As it relates to other acquisitions, I would tell you that we’ve actually been very active in the Medical Physics area and our big challenge there is because of the margin profiles of those businesses we just have to be careful about what we are willing to pay from an internal rate of return standpoint and without going through the detail we have probably passed on three or four acquisitions that just did not need our financial hurdles and also we’re not such that they would have negatively affected our enterprise-wide strategy.


That’s a little bit of also why you have seen the investment that you see in this quarter as it relates to the assessments. We also had some contracting expenses that we went through this year, or this quarter it aid in the process of starting some new business opportunities up that we could have gone out and made an acquisition on and choose not to because of profitability. So, we are trying to be very plant full about how we do that.


So, I would say that we have done this small acquisition that would complement to the Medical Products business we’d worked with several things with medical, the Medical Physics business and we will continue to. And then the last thing is, as Mike Kaminski has really got his feet firmly on the ground now in Rad Measurement there were a couple of very interesting things that were contemplating there. But there we needed to get the general management team in place, get the new sales structure position properly, do some of the fundamental things that we need to do to really start to look to and address growth post the ERP implementation and we’re, feel good we are doing that.

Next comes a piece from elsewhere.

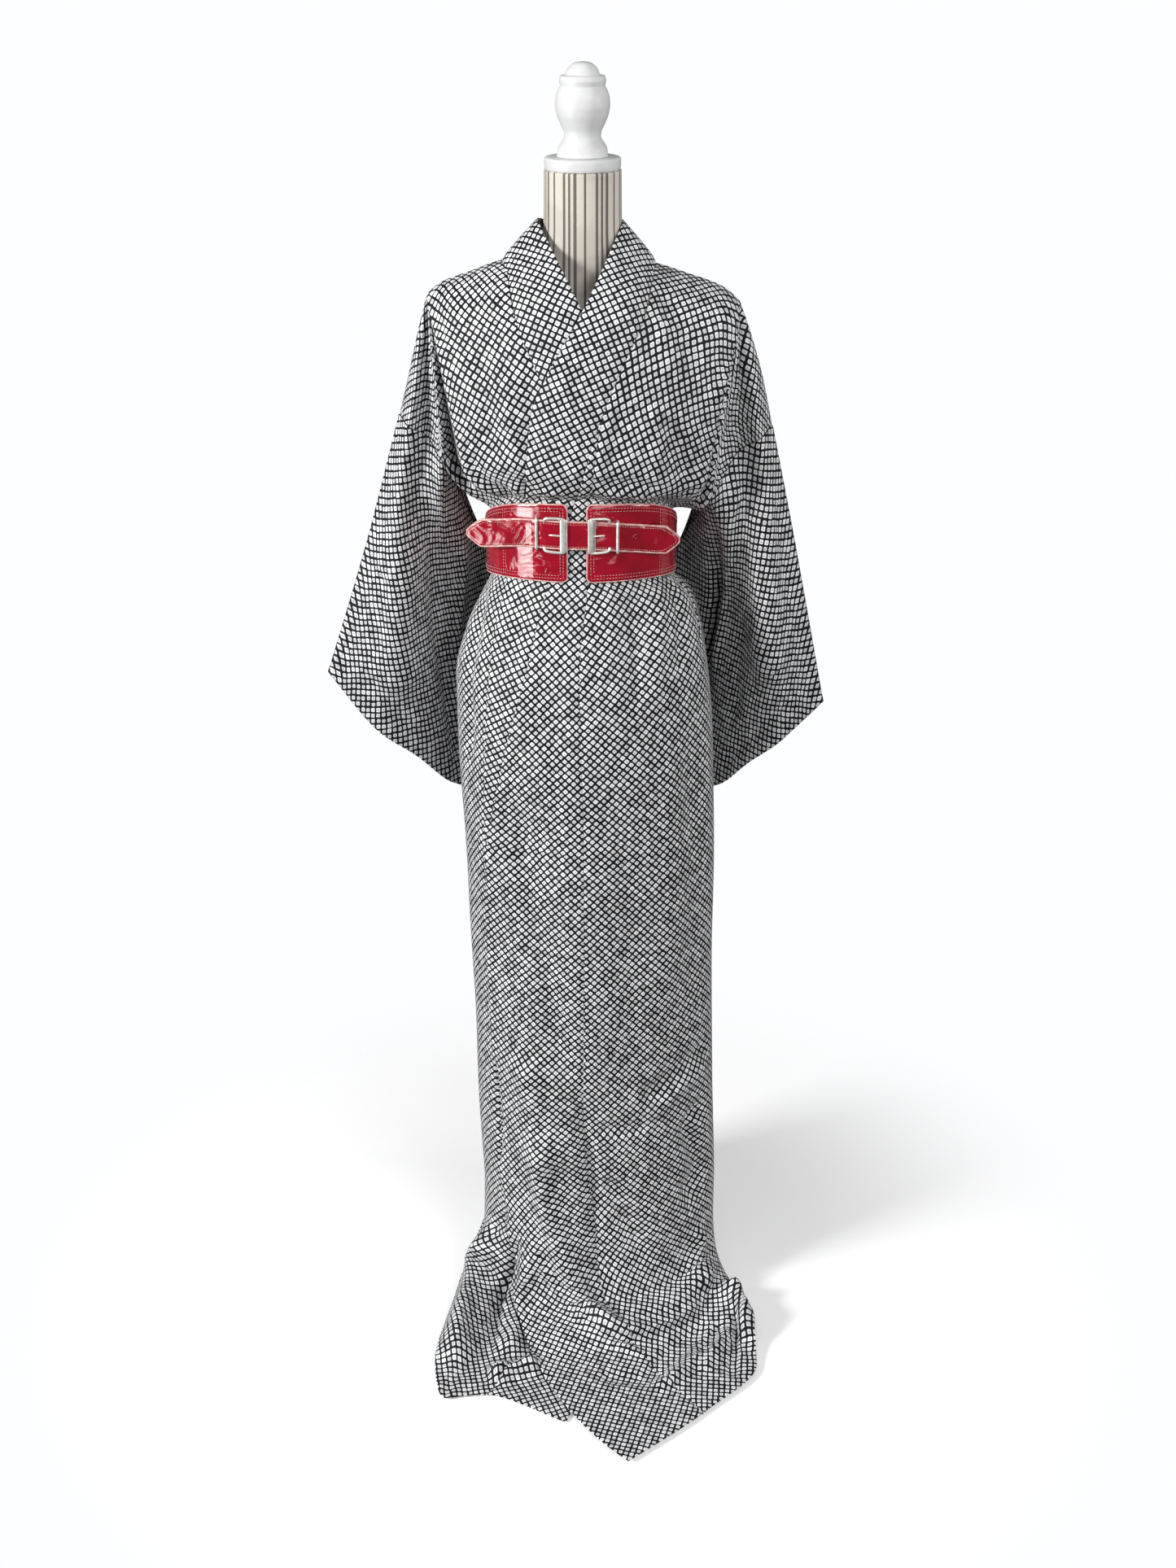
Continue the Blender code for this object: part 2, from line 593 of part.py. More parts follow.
def collar_grid():
    """All cross rows of the collar, from the left front's end round the neck to the right front's end."""
    left = collar_rows(1.0)
    right = collar_rows(-1.0)
    neck = []
    stations = [(-1.0, row) for row in COLLAR_NECK[1:]]
    order = [(1.0, row) for row in reversed(COLLAR_NECK)] + stations
    for side, row in order:
        across = side * (COLLAR_LEFT_SHARE if side > 0 else 1.0)
        seam = np.array((across * row[0], row[1], row[2]))
        edge = np.array((across * row[3], row[4], row[5]))
        neck.append(np.array([seam + (edge - seam) * share for share in np.linspace(0.0, 1.0, 4)]))
    return list(reversed(left)) + neck + right


def sleeve_sections(side):
    """Front and back section rows of one sleeve below its seam, through the same places down the drop."""
    drops = np.array(SLEEVE_DROPS)
    mirror = np.array((side, 1.0, 1.0))
    front = []
    back = []
    for share, points in SLEEVE_LEFT if side > 0 else SLEEVE_RIGHT:
        points = np.array(points) * mirror
        bag = SLEEVE_BAG * np.sin(math.pi * drops) ** 0.6
        if share == 1.0:
            bag = np.where(drops > 0.45, np.minimum(bag, SLEEVE_SEWN), bag)
        front.append(hermite(drops, points, SLEEVE_PLACES))
        behind = points + np.stack([0.2 * side * bag, bag, 0.0 * bag], axis=-1)
        back.append(hermite(drops, behind, SLEEVE_PLACES))
    return front, back


def seam_line(side, front):
    """The sleeve's seam on the body's rim, and its free edge below the armhole."""
    sewn = [row / ROW_ARMHOLE * ARMHOLE for row in SLEEVE_ROWS]
    angles = np.degrees(np.arctan2(sewn, BODY_SPAN - SHOULDER_SPAN))
    rim = rim_point(angles, side, front)
    furi = np.array([row[1:] for row in (FURI_LEFT if side > 0 else FURI_RIGHT)]) * np.array((side, 1.0, 1.0))
    if not front:
        furi[0, 1] += SLEEVE_BAG
    keys = np.array((SLEEVE_PLACES[len(sewn) - 1], SLEEVE_DROPS[-2], SLEEVE_DROPS[-1]))
    free = hermite(keys, np.vstack([rim[-1:], furi]), SLEEVE_PLACES[len(sewn):])
    return np.vstack([rim, free])


def sleeve_grid(side):
    """Rings of one sleeve bag along its width: down the front layer and back up the back layer."""
    front, back = sleeve_sections(side)
    front.insert(0, seam_line(side, True))
    back.insert(0, seam_line(side, False))
    width = np.array([0.0] + [row[0] for row in SLEEVE_RIGHT])
    rings = []
    for share in SLEEVE_SHARES:
        fore = hermite(width, np.array(front), np.array([share]))[0]
        aft = hermite(width, np.array(back), np.array([share]))[0]
        rings.append(np.vstack([fore, aft[-2:0:-1]]))
    way = rings[1] - rings[0]
    rings[0] = rings[0] + way / np.linalg.norm(way, axis=1, keepdims=True) * SLEEVE_SEAM_GAP
    return rings


def material(name):
    """Principled material with the piece's colour."""
    colour, roughness, metallic = COLOURS[name]
    made = bpy.data.materials.get(name) or bpy.data.materials.new(name)
    made.use_nodes = True
    shader = made.node_tree.nodes["Principled BSDF"]
    shader.inputs["Base Color"].default_value = colour
    shader.inputs["Roughness"].default_value = roughness
    shader.inputs["Metallic"].default_value = metallic
    made.diffuse_color = colour
    return made


def add_object(name, mesh, kind, collection):
    """Link a mesh object under its node name."""
    made = bpy.data.objects.new(name, mesh)
    made.data.materials.append(material(kind))
    collection.objects.link(made)
    return made


def grid_mesh(name, grids, closed=False):
    """Surface through rows of points; grids that share a row are joined there."""
    work = bmesh.new()
    for rows in grids:
        lines = [[work.verts.new(point) for point in row] for row in rows]
        for upper, lower in zip(lines, lines[1:]):
            count = len(upper)
            for i in range(count if closed else count - 1):
                j = (i + 1) % count
                work.faces.new((upper[i], upper[j], lower[j], lower[i]))
    bmesh.ops.remove_doubles(work, verts=work.verts, dist=1e-6)
    bmesh.ops.recalc_face_normals(work, faces=work.faces)
    mesh = bpy.data.meshes.new(name)
    work.to_mesh(mesh)
    work.free()
    mesh.shade_smooth()
    return mesh


def cloth_wall(name, grids, wall, kind, collection, closed=False, even=True):
    """A wall of cloth or leather: an open surface thickened to both sides."""
    made = add_object(name, grid_mesh(name, grids, closed), kind, collection)
    solid = made.modifiers.new("Wall", "SOLIDIFY")
    solid.thickness = wall
    solid.offset = 0.0
    solid.use_even_offset = even
    solid.use_rim = True
    return made


def turned(name, profile, kind, collection, steps=28):
    """A turned solid from a profile that runs down its outer side."""
    mesh = bpy.data.meshes.new(name)
    mesh.from_pydata([(radius, 0.0, height) for radius, height in profile],
                     [(i, i + 1) for i in range(len(profile) - 1)], [])
    made = add_object(name, mesh, kind, collection)
    screw = made.modifiers.new("Turn", "SCREW")
    screw.axis = "Z"
    screw.steps = steps
    screw.render_steps = steps
    screw.use_merge_vertices = True
    screw.merge_threshold = 0.0001
    screw.use_smooth_shade = True
    return made


def form_torso(collection):
    """Closed torso and neck, lofted through its sections."""
    keys, values = table(FORM_RINGS)
    heights = np.array((0.700, 0.712, 0.74, 0.79, 0.85, 0.92, 0.99, 1.06, 1.12, 1.18, 1.24, 1.28, 1.31,
                        1.337, 1.352, 1.366, 1.380, 1.398, 1.425, 1.484))
    angles = np.linspace(0.0, 2.0 * math.pi, 32, endpoint=False)
    work = bmesh.new()
    lines = []
    for height, (width, fore, aft) in zip(heights, hermite(keys, values, heights)):
        x = width * np.sin(angles)
        depth = np.where(np.cos(angles) > 0.0, fore, aft)
        y = -depth * np.cos(angles)
        lines.append([work.verts.new((px, py, height)) for px, py in zip(x, y)])
    for upper, lower in zip(lines[1:], lines):
        for i in range(len(upper)):
            j = (i + 1) % len(upper)
            work.faces.new((upper[i], lower[i], lower[j], upper[j]))
    work.faces.new(lines[0])
    work.faces.new(list(reversed(lines[-1])))
    bmesh.ops.recalc_face_normals(work, faces=work.faces)
    mesh = bpy.data.meshes.new("form_torso")
    work.to_mesh(mesh)
    work.free()
    mesh.shade_smooth()
    return add_object("form_torso", mesh, "ticking", collection)


def waist_ring(angle, lift):
    """Point of the waist at an angle from the front (positive to the wearer's left), moved outward."""
    width = (WAIST["left"] if math.sin(angle) >= 0.0 else WAIST["right"]) + lift
    depth = (WAIST["front"] if math.cos(angle) >= 0.0 else WAIST["back"]) + lift
    turn = math.cos(angle)
    return (width * math.sin(angle), -math.copysign(depth * abs(turn) ** ROUNDNESS, turn))


def waist_angle(x, lift):
    """Angle at which the front of the waist reaches an x."""
    width = (WAIST["left"] if x >= 0.0 else WAIST["right"]) + lift
    return math.asin(max(-1.0, min(1.0, x / width)))


def belt_edges(angle):
    """Heights of the belt's lower and upper edge: tall in front, narrow and lower behind."""
    share = front_share(max(0.0, math.cos(angle)))
    return tuple(behind + (front - behind) * share for front, behind in (BELT_LOW, BELT_HIGH))


def belt_band(collection):
    """Band round the waist with two flaps that stop short of each other in front."""
    start = waist_angle(BELT_GAP[1], BELT_LIFT)
    end = 2.0 * math.pi + waist_angle(BELT_GAP[0], BELT_LIFT)
    columns = []
    for share in np.linspace(0.0, 1.0, 49):
        angle = start + (end - start) * share
        x, y = waist_ring(angle, BELT_LIFT)
        low, high = belt_edges(angle)
        columns.append([(x, y, low + (high - low) * part) for part in (0.0, 0.5, 1.0)])
    return cloth_wall("belt_band", [columns], BELT_WALL, "belt", collection)


def strap_point(x, lift):
    """Front of the strap at an x: on the waist in the middle, and straight on past it at both ends."""
    leave = STRAP_LEAVES[0] if x < 0.0 else STRAP_LEAVES[1]
    if abs(x) <= abs(leave):
        return waist_ring(waist_angle(x, lift), lift)[1]
    near = waist_ring(waist_angle(leave, lift), lift)[1]
    nearer = waist_ring(waist_angle(0.97 * leave, lift), lift)[1]
    return near + (near - nearer) / (0.03 * leave) * (x - leave) * STRAP_STRAIGHT


def strap_height(x):
    """Height of the strap's middle line: it sinks towards both ends."""
    return STRAP_Z - 0.008 * ease(0.05, 0.14, -x) - 0.0155 * ease(0.0, 0.13, x)


def belt_strap(collection):
    """Strap pointed at both ends, in front of the flaps."""
    half = 0.5 * STRAP_WIDTH
    point = 0.016
    columns = []
    inner = np.linspace(STRAP_ENDS[0] + point, STRAP_ENDS[1] - point, 23)
    stations = [STRAP_ENDS[0], STRAP_ENDS[0] + 0.5 * point, *inner, STRAP_ENDS[1] - 0.5 * point, STRAP_ENDS[1]]
    for x in stations:
        near = min(x - STRAP_ENDS[0], STRAP_ENDS[1] - x)
        height = half * min(1.0, 0.18 + 0.82 * near / point)
        y = strap_point(x, STRAP_LIFT)
        columns.append([(x, y, strap_height(x) + height * part) for part in (-1.0, 0.0, 1.0)])
    return cloth_wall("belt_strap", [columns], STRAP_WALL, "belt", collection)


def curve_object(name, points, radius, kind, collection, cyclic=False):
    """A bent wire as a mesh, from a bevelled curve with welded caps."""
    curve = bpy.data.curves.new(name, "CURVE")
    curve.dimensions = "3D"
    curve.bevel_depth = radius
    curve.bevel_resolution = 2
    curve.use_fill_caps = not cyclic
    spline = curve.splines.new("POLY")
    spline.points.add(len(points) - 1)
    for target, point in zip(spline.points, points):
        target.co = (*point, 1.0)
    spline.use_cyclic_u = cyclic
    holder = bpy.data.objects.new(name + "_curve", curve)
    collection.objects.link(holder)
    bpy.context.view_layer.update()
    mesh = bpy.data.meshes.new_from_object(holder.evaluated_get(bpy.context.evaluated_depsgraph_get()))
    work = bmesh.new()
    work.from_mesh(mesh)
    bmesh.ops.remove_doubles(work, verts=work.verts, dist=1e-5)
    work.to_mesh(mesh)
    work.free()
    mesh.materials.clear()
    mesh.name = name
    mesh.shade_smooth()
    bpy.data.objects.remove(holder)
    bpy.data.curves.remove(curve)
    return add_object(name, mesh, kind, collection)


def buckle(name, x, collection):
    """Rectangular frame with rounded corners round the strap, drawn as a closed bent wire."""
    width, height, thick = BUCKLE_SIZE
    radius = 0.5 * thick
    corner = 0.006
    y = strap_point(x, BUCKLE_LIFT)
    slope = (strap_point(x + 0.004, BUCKLE_LIFT) - strap_point(x - 0.004, BUCKLE_LIFT)) / 0.008
    points = []
    for centre_x, centre_z, turn in ((1, 1, 0.0), (-1, 1, 90.0), (-1, -1, 180.0), (1, -1, 270.0)):
        for step in range(4):
            angle = math.radians(turn + 30.0 * step)
            dx = centre_x * (0.5 * width - corner) + corner * math.cos(angle)
            dz = centre_z * (0.5 * height - corner) + corner * math.sin(angle)
            points.append((x + dx, y + slope * dx, STRAP_Z + dz))
    return curve_object(name, points, radius, "metal", collection, cyclic=True)


def prong(name, x, reach, collection):
    """Pin from the buckle's inner bar across to its outer bar, over the strap."""
    points = []
    for share in (-0.3, 0.0, 0.3):
        place = x + reach * share
        points.append((place, strap_point(place, STRAP_LIFT) - 0.5 * STRAP_WALL - 0.0019, STRAP_Z))
    return curve_object(name, points, 0.0013, "metal", collection)


def keeper(name, x, collection):
    """Flat metal loop round the strap: a rounded bar in front of it."""
    y = strap_point(x, STRAP_LIFT) - 0.5 * STRAP_WALL - 0.0016
    half = 0.5 * STRAP_WIDTH + 0.002
    points = [(x, y, STRAP_Z + half * share) for share in (-1.0, -0.33, 0.33, 1.0)]
    return curve_object(name, points, 0.0012, "metal", collection)


def clear_scene():
    """Remove what the scene holds."""
    for item in list(bpy.data.objects):
        bpy.data.objects.remove(item, do_unlink=True)


def build():
    """Build every piece in one collection named for the object."""
    clear_scene()
    collection = bpy.data.collections.new("komon_kimono_on_dress_form")
    bpy.context.scene.collection.children.link(collection)

    form_torso(collection)
    turned("form_finial", FINIAL, "paint", collection)
    turned("form_collar", FLANGE, "paint", collection)
    pole_top = FORM_RINGS[0][0] - GAP
    pole_foot = BASE_THICKNESS + GAP
    turned("form_pole", ((0.0, pole_top), (POLE_RADIUS, pole_top), (POLE_RADIUS, pole_foot), (0.0, pole_foot)),
           "paint", collection, steps=20)
    turned("form_base", ((0.0, BASE_THICKNESS), (BASE_RADIUS - 0.004, BASE_THICKNESS),
                         (BASE_RADIUS, BASE_THICKNESS - 0.004), (BASE_RADIUS, 0.0), (0.0, 0.0)),
           "paint", collection, steps=40)

    for name, side in (("left", 1.0), ("right", -1.0)):
        cloth_wall("body_" + name, body_grids(side), WALL, "cloth", collection)
        cloth_wall("okumi_" + name, [okumi_rows(side)], WALL, "cloth", collection)
        cloth_wall("sleeve_" + name, [sleeve_grid(side)], WALL, "cloth", collection, closed=True, even=False)
    cloth_wall("collar", [collar_grid()], COLLAR_WALL, "cloth", collection)

    belt_band(collection)
    belt_strap(collection)
    for name, i, reach in (("right", 0, -0.026), ("left", 1, 0.026)):
        buckle("buckle_" + name, BUCKLE_X[i], collection)
        prong("prong_" + name, BUCKLE_X[i], reach, collection)
        keeper("keeper_" + name, KEEPER_X[i], collection)


build()
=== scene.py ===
"""Dressed model of a komon kimono with a wide leather belt, worn on a limbless dress form.

+X is the wearer's left, -Y is the front and +Z is up, in metres. Every piece of cloth is a thin shell on the same
drape surface as its solid: a point has a place across (0 on the centre line, 1 on the side seam) and a row down
from the shoulder ridge. The creases are laid on that surface.
"""

import logging
import math
from dataclasses import dataclass, field
from enum import Enum

import bpy
import numpy as np
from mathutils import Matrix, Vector


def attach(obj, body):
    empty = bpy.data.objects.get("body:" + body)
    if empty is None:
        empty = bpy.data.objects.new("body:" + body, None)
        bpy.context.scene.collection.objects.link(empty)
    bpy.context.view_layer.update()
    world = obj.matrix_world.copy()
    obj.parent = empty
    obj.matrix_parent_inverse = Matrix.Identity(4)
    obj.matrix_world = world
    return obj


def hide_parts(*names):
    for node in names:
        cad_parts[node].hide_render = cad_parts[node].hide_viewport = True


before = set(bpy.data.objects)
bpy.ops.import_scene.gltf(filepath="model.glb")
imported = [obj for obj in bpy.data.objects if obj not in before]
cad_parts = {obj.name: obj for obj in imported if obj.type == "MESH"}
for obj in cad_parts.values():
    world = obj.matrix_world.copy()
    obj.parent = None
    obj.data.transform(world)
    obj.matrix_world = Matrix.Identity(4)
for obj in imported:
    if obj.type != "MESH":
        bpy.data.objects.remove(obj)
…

Mitra Ramgopal – Sidoti & Co. LLC


Okay, thanks again for taking the questions.


Bill Saxelby


Okay.


Operator


Thank you. (Operator Instructions) There has been no further questions. Please continue.


Bill Saxelby


Great. Kevin thank you very much and I would like to thank everyone for joining us. We look forward to talking to you in the next quarter.


Operator


Thank you. This concludes the Landauer first quarter fiscal 2014 conference call. Thank you for participating. You may now disconnect.